Kamis, 30 Januari 2014

Reuni Kecil


            Beberapa hari lalu, di sebuah resepsi pernikahan temen SMA, saya dan beberapa teman seangkatan menghadiri acara tersebut. Bahagia rasanya bisa melihat wajah-wajah lama yang dulu menghiasi masa-masa SMA. Ketawa dan bercanda menjadi bumbu di hari itu. Satu sama lain saling menanyakan kabar. Ahh, ada yang banyak berubah, ada yang sedikit berubah dan ada yang tidak berubah sama sekali. Kalo dulu lucu, ternyata masih ada yang lucunya sampai sekarang, nggak nyisa-nyisa, hehe.  Nah, kira-kira temen-temen memandang saya sendiri gimana ya?

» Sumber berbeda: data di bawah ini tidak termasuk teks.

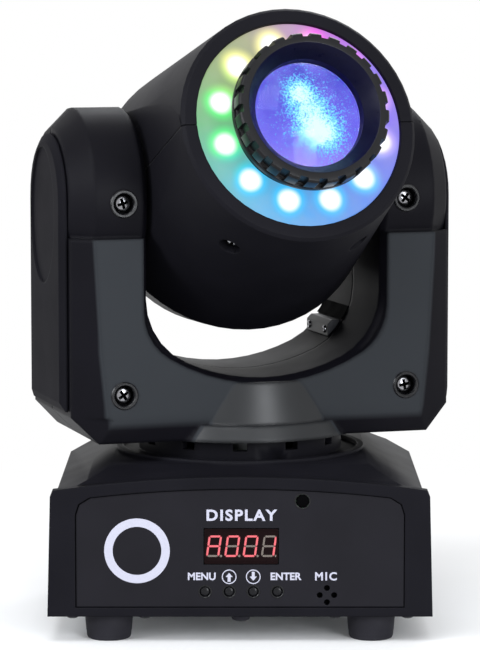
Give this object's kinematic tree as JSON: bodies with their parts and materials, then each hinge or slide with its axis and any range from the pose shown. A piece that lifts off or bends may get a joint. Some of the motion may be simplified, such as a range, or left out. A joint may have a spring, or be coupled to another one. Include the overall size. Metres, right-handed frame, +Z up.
{
  "type": "led moving head",
  "caption": "Compact stage spotlight: base with control panel, yoke that pans on it, and a round head with a ring of lights and a focusing lens that tilts in the yoke.",
  "frame": {"origin": "on the pan axis, at the middle of the base plate's underside", "axes": "+Z up along the pan axis, -Y towards the front with the control panel, +X to the right of someone who faces the panel"},
  "size_m": [0.1812, 0.1851, 0.2626],
  "materials": {
    "housing": "fine-grained black injection moulding",
    "panel": "satin black panel with pale printing on the front one",
    "foot": "soft matte black",
    "button": "smooth black",
    "display": "dark red window over lit red digits",
    "board": "green laminate",
    "component": "plain black",
    "motor": "black painted metal",
    "steel": "plain zinc-plated sheet",
    "screw": "bright plated",
    "aluminium": "bare metal",
    "belt": "matte black",
    "diffuser": "milky white, lit in rainbow colours from behind",
    "lens": "clear, coated, with a blue-violet light behind it"
  },
  "bodies": {
    "base": {"base_housing": "housing", "base_plate": "steel", "control_panel": "panel", "display_module": "display", "control_board": "board", "power_supply": "component", "rear_panel": "panel", "power_inlet": "component", "dmx_input": "component", "dmx_output": "component", "bearing_bracket": "steel", "pan_bearing": "steel", "pan_motor": "motor", "pan_belt": "belt", "front_left_foot": "foot", "front_right_foot": "foot", "rear_left_foot": "foot", "rear_right_foot": "foot"},
    "pan_pinion": {"pan_pinion": "aluminium"},
    "yoke": {"yoke_front_cover": "housing", "yoke_rear_cover": "housing", "left_side_cover": "housing", "right_side_cover": "housing", "access_block": "housing", "yoke_frame": "steel", "pan_spindle": "steel", "pan_pulley": "aluminium", "left_tilt_bearing": "steel", "right_tilt_bearing": "steel", "tilt_motor": "motor", "tilt_belt": "belt", "upper_left_yoke_screw": "screw", "upper_right_yoke_screw": "screw", "lower_left_yoke_screw": "screw", "lower_right_yoke_screw": "screw"},
    "tilt_pinion": {"tilt_pinion": "aluminium"},
    "head": {"head_upper_shell": "housing", "head_lower_shell": "housing", "head_rear_cover": "housing", "ring_diffuser": "diffuser", "ring_board": "board", "lens_tube": "component", "head_chassis": "steel", "tilt_pulley": "aluminium", "gobo_motor": "motor", "colour_motor": "motor", "lamp_engine": "motor", "heat_sink": "aluminium", "fan_frame": "component"},
    "focus_ring": {"focus_ring": "housing"},
    "lens": {"objective_lens": "lens"},
    "gobo_wheel": {"gobo_wheel": "aluminium"},
    "colour_wheel": {"colour_wheel": "aluminium"},
    "fan_rotor": {"fan_rotor": "component"},
    "menu_button": {"menu_button": "button"},
    "up_button": {"up_button": "button"},
    "down_button": {"down_button": "button"},
    "enter_button": {"enter_button": "button"}
  },
  "joints": [
    {"name": "pan", "type": "hinge", "parent": "base", "child": "yoke", "pos_m": [0, 0, 0.0694], "axis": [0, 0, 1], "range_deg": [-287.4, 252.6]},
    {"name": "tilt", "type": "hinge", "parent": "yoke", "child": "head", "pos_m": [0, 0, 0.1703], "axis": [-0.9542, -0.299, 0], "range_deg": [-40.9, 169.1]},
    {"name": "pan_pinion_turn", "type": "hinge", "parent": "base", "child": "pan_pinion", "pos_m": [-0.05, 0, 0.048], "axis": [0, 0, 1], "range_deg": [-1054, 927]},
    {"name": "tilt_pinion_turn", "type": "hinge", "parent": "yoke", "child": "tilt_pinion", "pos_m": [0.07204, 0.02258, 0.113], "axis": [-0.9542, -0.299, 0], "range_deg": [-121, 494]},
    {"name": "focus_turn", "type": "hinge", "parent": "head", "child": "focus_ring", "pos_m": [0.02871, -0.09162, 0.21039], "axis": [0.2794, -0.8915, 0.3567], "range_deg": [0, 120]},
    {"name": "focus_travel", "type": "slide", "parent": "head", "child": "lens", "axis": [0.2794, -0.8915, 0.3567], "range_m": [0, 0.003]},
    {"name": "gobo_turn", "type": "hinge", "parent": "head", "child": "gobo_wheel", "pos_m": [-0.00017, 0.00056, 0.19705], "axis": [0.2794, -0.8915, 0.3567], "continuous": true},
    {"name": "colour_turn", "type": "hinge", "parent": "head", "child": "colour_wheel", "pos_m": [0.00346, -0.01103, 0.15459], "axis": [0.2794, -0.8915, 0.3567], "continuous": true},
    {"name": "fan_turn", "type": "hinge", "parent": "head", "child": "fan_rotor", "pos_m": [-0.01375, 0.04388, 0.15617], "axis": [0.2794, -0.8915, 0.3567], "continuous": true},
    {"name": "menu_press", "type": "slide", "parent": "base", "child": "menu_button", "axis": [0, 1, 0], "range_m": [0, 0.0004], "stiffness_N_per_m": 400, "springref_m": -0.0002},
    {"name": "up_press", "type": "slide", "parent": "base", "child": "up_button", "axis": [0, 1, 0], "range_m": [0, 0.0004], "stiffness_N_per_m": 400, "springref_m": -0.0002},
    {"name": "down_press", "type": "slide", "parent": "base", "child": "down_button", "axis": [0, 1, 0], "range_m": [0, 0.0004], "stiffness_N_per_m": 400, "springref_m": -0.0002},
    {"name": "enter_press", "type": "slide", "parent": "base", "child": "enter_button", "axis": [0, 1, 0], "range_m": [0, 0.0004], "stiffness_N_per_m": 400, "springref_m": -0.0002}
  ],
  "couplings": [
    {"joint": "pan_pinion_turn", "follows": "pan", "ratio": 3.6627},
    {"joint": "tilt_pinion_turn", "follows": "tilt", "ratio": 2.9097},
    {"joint": "focus_travel", "follows": "focus_turn", "m_per_rad": 0.0014}
  ]
}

Haha. 

“Hidup kita ini seperti film ya, yang kita jalani setiap hari adalah adegan-adegannya. Lalu, orang-orang di sekitar kita adalah juga pemeran filmnya. Lucunya,  kita tidak tahu yang kita mainkan hari ini masih awal cerita, tengah-tengah atau sudah di penghujung film. Yang sebaiknya kita pahami bahwa mainkan film kehidupan kita dengan sebaik-baiknya. Sehingga kita adalah aktor/aktris terbaik untuk film kehidupan kita.”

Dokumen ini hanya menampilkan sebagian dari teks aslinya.